Cameron deserves credit for feeling out that moment of intimacy amidst the movie’s high-tech carnage. That he cares so deeply about the emotional gulf between Sarah and John is part of why the movie works—and why, as in all the best blockbusters, there’s something more than the world at stake.

 

3. Its action is fueled by emotion

If zippy choreography was all that was required for a fight scene to find its rhythm, every director in Hollywood would hire “Matrix” mastermind Yuen Woo Ping and sit back. But like Christopher Nolan, Cameron understands that action means nothing if it’s not an extension of what a character is feeling. He knows that we don’t just want to see flashy punches and kicks; we want to see fights that reveal something about the people fighting (the way that the crop-dusting scene in “North by Northwest” peeled back Roger Thornhill’s steely reserve to reveal both his panic and his cunning).

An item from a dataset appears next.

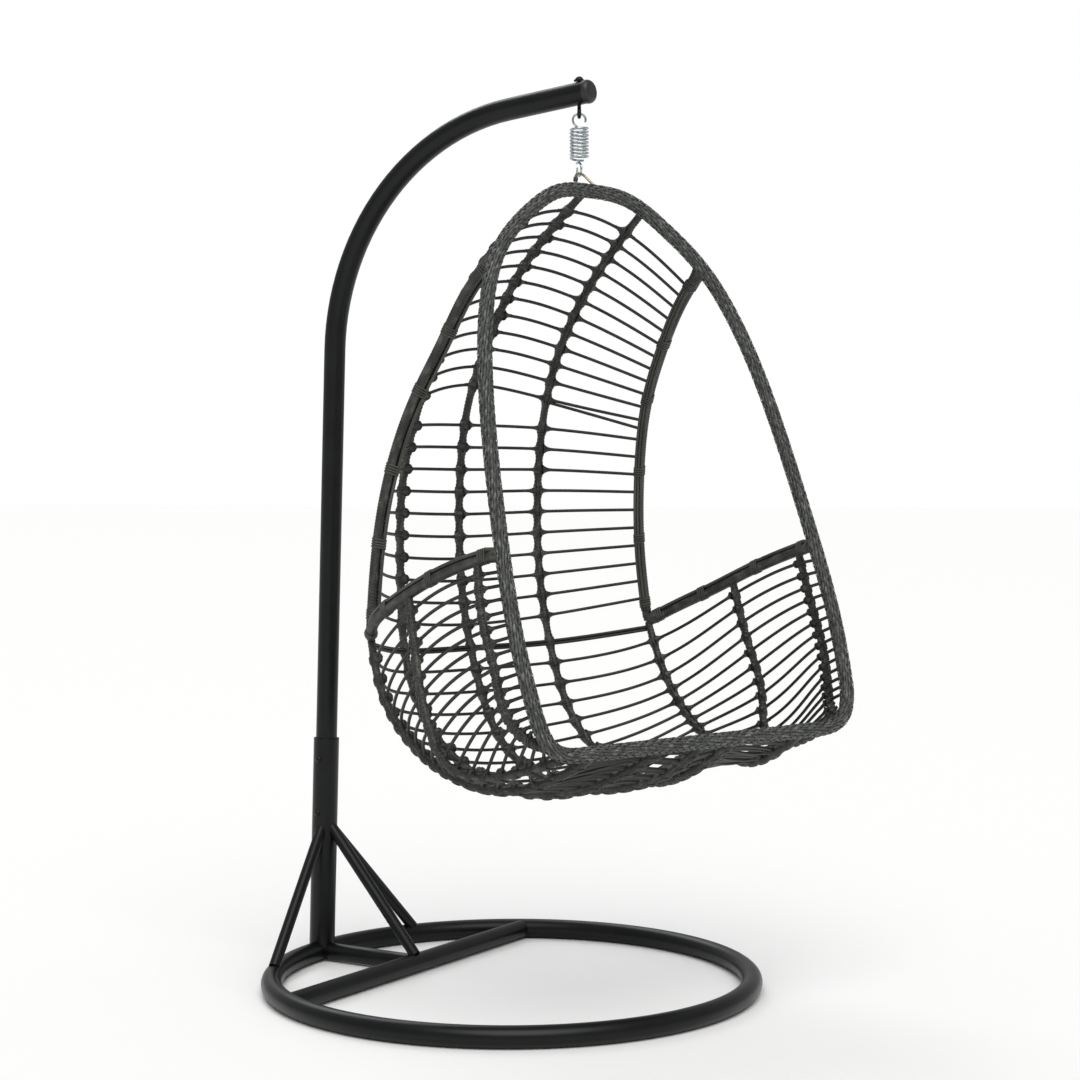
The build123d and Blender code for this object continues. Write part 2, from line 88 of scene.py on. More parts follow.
HIGHEST_HOOP_END = 0.771  # parts of the rim side's length
LOWEST_HOOP_END = 0.996
AMBIENT = 0.42  # how strongly the white surroundings light the object
SPRING_RADIUS = 0.0182
SPRING_WIRE = 0.0023
SPRING_TOP = 1.846
SPRING_TURNS = 9
SPRING_PITCH = 0.0074

# Guide points of the right half of the seat, in millimetres and in its own frame.
RIM_SIDE = [
    (0, -20, 1712), (95, -39, 1700), (190, -54, 1648), (283, -78, 1567), (360, -125, 1423),
    (409, -190, 1217), (437, -260, 994), (448, -328, 779), (436, -371, 637),
]
FRONT_BAR = [(413, -376, 601), (386, -376, 585), (353, -376, 579), (0, -376, 579)]
UPRIGHT = [
    (290, -81, 1562), (303, 1, 1487), (313, 73, 1385), (332, 140, 1272), (359, 192, 1115),
    (379, 212, 949), (398, 206, 778),
]
ARMREST = [
    (398, 206, 774), (433, 147, 809), (453, 67, 845), (461, -87, 908), (454, -201, 944),
    (441, -269, 961),
]
CENTRE_RIB = [
    (0, -20, 1712), (0, 106, 1629), (0, 208, 1541), (0, 285, 1439), (0, 376, 1266),
    (0, 403, 1119), (0, 407, 976), (0, 390, 813), (0, 345, 665), (0, 264, 529),
    (0, 131, 459), (0, -19, 446), (0, -159, 467), (0, -285, 512), (0, -376, 579),
]
BACK_RIB = [
    (144, -47, 1679), (162, 103, 1575), (167, 225, 1440), (180, 315, 1277), (196, 361, 1094),
    (201, 363, 902), (210, 334, 722), (205, 259, 575), (187, 129, 483), (157, -31, 451),
    (121, -202, 487), (95, -376, 579),
]
REAR_SIDE_RIB = [
    (398, 206, 778), (404, 159, 663), (397, 72, 567), (378, -38, 508), (345, -152, 488),
    (314, -264, 516), (290, -376, 579),
]
MIDDLE_SIDE_RIB = [
    (461, -5, 876), (472, -46, 730), (474, -84, 621), (450, -117, 543), (418, -201, 526),
    (386, -286, 546), (356, -376, 579),
]
FRONT_SIDE_RIB = [
    (453, -211, 947), (464, -241, 829), (463, -275, 735), (453, -299, 651), (426, -334, 606),
    (402, -376, 594),
]


# ---------------------------------------------------------------- curves
def spline(points, spacing):
    """Points at an even spacing on the natural cubic spline through the given points."""
    points = np.asarray(points, float)
    knots = np.r_[0, np.cumsum(np.linalg.norm(np.diff(points, axis=0), axis=1))]
    h = np.diff(knots)
    n = len(points)
    matrix = np.eye(n)
    right = np.zeros_like(points)
    for i in range(1, n - 1):
        matrix[i, i - 1 : i + 2] = h[i - 1], 2 * (h[i - 1] + h[i]), h[i]
        right[i] = 6 * ((points[i + 1] - points[i]) / h[i] - (points[i] - points[i - 1]) / h[i - 1])
    second = np.linalg.solve(matrix, right)
    fine = np.linspace(0, knots[-1], 40 * n)
    i = np.clip(np.searchsorted(knots, fine, side="right") - 1, 0, n - 2)
    a = ((knots[i + 1] - fine) / h[i])[:, None]
    b = 1 - a
    bend = ((a**3 - a) * second[i] + (b**3 - b) * second[i + 1]) * (h[i] ** 2)[:, None] / 6
    return even(a * points[i] + b * points[i + 1] + bend, spacing)


def lengths(path):
    return np.r_[0, np.cumsum(np.linalg.norm(np.diff(path, axis=0), axis=1))]


def even(path, spacing):
    s = lengths(path)
    places = np.linspace(0, s[-1], max(int(round(s[-1] / spacing)), 2) + 1)
    return np.stack([np.interp(places, s, path[:, k]) for k in range(3)], 1)


def at(path, place):
    """The point at a part of the path's length."""
    s = lengths(path)
    return np.array([np.interp(place * s[-1], s, path[:, k]) for k in range(3)])


def unit(v):
    return v / np.maximum(np.linalg.norm(v, axis=-1, keepdims=True), 1e-12)


def frames(path, closed=False):
    """Tangents and two side directions that turn as little as possible along the path."""
    if closed:
        tangent = unit(np.roll(path, -1, axis=0) - np.roll(path, 1, axis=0))
    else:
        tangent = unit(np.gradient(path, axis=0))
    side = np.zeros_like(path)
    first = np.cross(tangent[0], (0.0, 0.3, 1.0))
    side[0] = unit(first)
    for i in range(1, len(path)):
        v = side[i - 1] - tangent[i] * side[i - 1].dot(tangent[i])
        side[i] = unit(v)
    if closed:
        last = side[-1] - tangent[0] * side[-1].dot(tangent[0])
        drift = math.atan2(np.cross(last, side[0]).dot(tangent[0]), last.dot(side[0]))
        turn = drift * np.arange(len(path)) / len(path)
        other = np.cross(tangent, side)
        side = side * np.cos(turn)[:, None] + other * np.sin(turn)[:, None]
    return tangent, side, np.cross(tangent, side)


def to_world(points):
    """From the seat's own frame, in millimetres, into the row frame in metres."""
    points = np.asarray(points, float) * MM
    c, s = math.cos(SEAT_YAW), math.sin(SEAT_YAW)
    x, y, z = points[..., 0], points[..., 1], points[..., 2]
    return np.stack([x * c - y * s, x * s + y * c + HANG_Y, z], -1)


def mirrored(points):
    return [(-x, y, z) for x, y, z in points]


def inward(point):
    """Unit vector from a place on the basket, in millimetres, to the sitting space."""
    focus = np.array([0, -60, max(point[2], 900)], float)
    return unit(focus - np.asarray(point, float))


GUIDE_CACHE = {}


def guide_path(guide):
    key = tuple(guide)
    if key not in GUIDE_CACHE:
        GUIDE_CACHE[key] = spline(guide, 2.0)
    return GUIDE_CACHE[key]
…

It is in that spirit that “Terminator 2” attacks the senses, rolling out a series of shootouts and chases that often serve as the living embodiment of the characters’ inner lives—particularly Sarah’s. When she attempts to escape the asylum, you feel her exhilaration as she delivers savage payback for the indignities she has suffered there; when she finally faces the T-1000 at that steel mill, each bullet that she fires is like a burst of defiance, fueling her belief that it’s not too late to reshape her destiny (and the world’s).

In terms of fight choreography, “Terminator 2” also impresses. But that’s less important than the fact that at every given moment, you don’t just see each character fighting—you know what they’re fighting for.